Blake notes that most individuals have an aversion to risk, that
is, they are generally much more concerned about the value of their
wealth falling than with it rising. As a result, they typically
invest the bulk of their financial wealth in safe assets, such as
bank and building society deposits, which retain their capital values
over time. But while these deposits are safe, the returns on them
are not very exciting, especially when market interest rates are
as low as they are at the moment.
However, it is possible to have the best of both worlds and invest
in assets with much higher returns on average than deposits, and
at the same time protect against the downside risk associated with
these assets. The secret is portfolio insurance: you invest in a
portfolio of risky assets and at the same time take out an insurance
policy to protect against the downside risk. If at the end of the
year, the value of your portfolio of financial assets is below the
value at the start of the year, the insurance pays you the difference.
Blakes analysis of recent evidence from the Financial Research
Survey clearly shows that people are highly risk averse in the UK.
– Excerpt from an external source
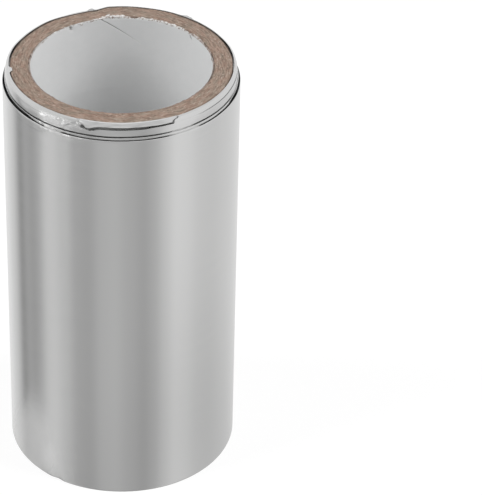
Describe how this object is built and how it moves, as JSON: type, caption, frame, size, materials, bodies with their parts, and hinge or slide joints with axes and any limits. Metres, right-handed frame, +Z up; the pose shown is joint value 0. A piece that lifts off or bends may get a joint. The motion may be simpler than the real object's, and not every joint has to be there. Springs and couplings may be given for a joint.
{
  "type": "aluminium foil roll",
  "caption": "Roll of satin aluminium foil on a paperboard tube with a white lined bore, standing on end, its first turns slipped up into a shoulder with a folded lip.",
  "frame": {"origin": "on the roll's axis, in the plane that the last turns of foil stand on", "axes": "+Z up along the roll's axis, +X to the right and +Y to the back, with the folded lip at the front on the -Y side"},
  "size_m": [0.0654, 0.0654, 0.1248],
  "materials": {
    "board": "raw fibrous cut ends, brown grey",
    "liner": "matt white paper",
    "foil": "satin rolled foil"
  },
  "bodies": {
    "root": {"core_board": "board", "core_liner": "liner", "foil_winding": "foil"}
  },
  "joints": []
}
Very poor investors, the 25% of the population with financial assets
worth between £50 and £450, would be prepared to pay
an insurance premium of about 3% of their total wealth to avoid
a fall in the value of their assets.
In contrast, very rich investors, the 1% of the population with
financial assets above £36,800, would be prepared to pay more
than 6% of their wealth to avoid a fall in the value of their assets.
This is because rich investors hold a much larger proportion of
their wealth in risky securities, such as shares and bonds, and
so would be willing to pay a larger premium to insure their portfolios.
But the good news, according to Blakes analysis, is that
neither group of investors, rich or poor, would have to pay anywhere
near as much as this to take out portfolio insurance. Blake shows
that in a competitive market for portfolio insurance, very poor
investors would have to pay a tiny 0.1% to insure their portfolios.
This is because poor investors hold nearly 90% of their financial
assets in safe deposits, and only 10% in riskier shares and bonds.
And rich investors, who hold 70% of their financial assets in shares
and bonds and only 30% in deposits, would have to pay a portfolio
insurance premium of less than 3% of their total wealth. Even after
paying these premiums, investors would still end up getting much
higher assured returns than if they put all their money on deposit.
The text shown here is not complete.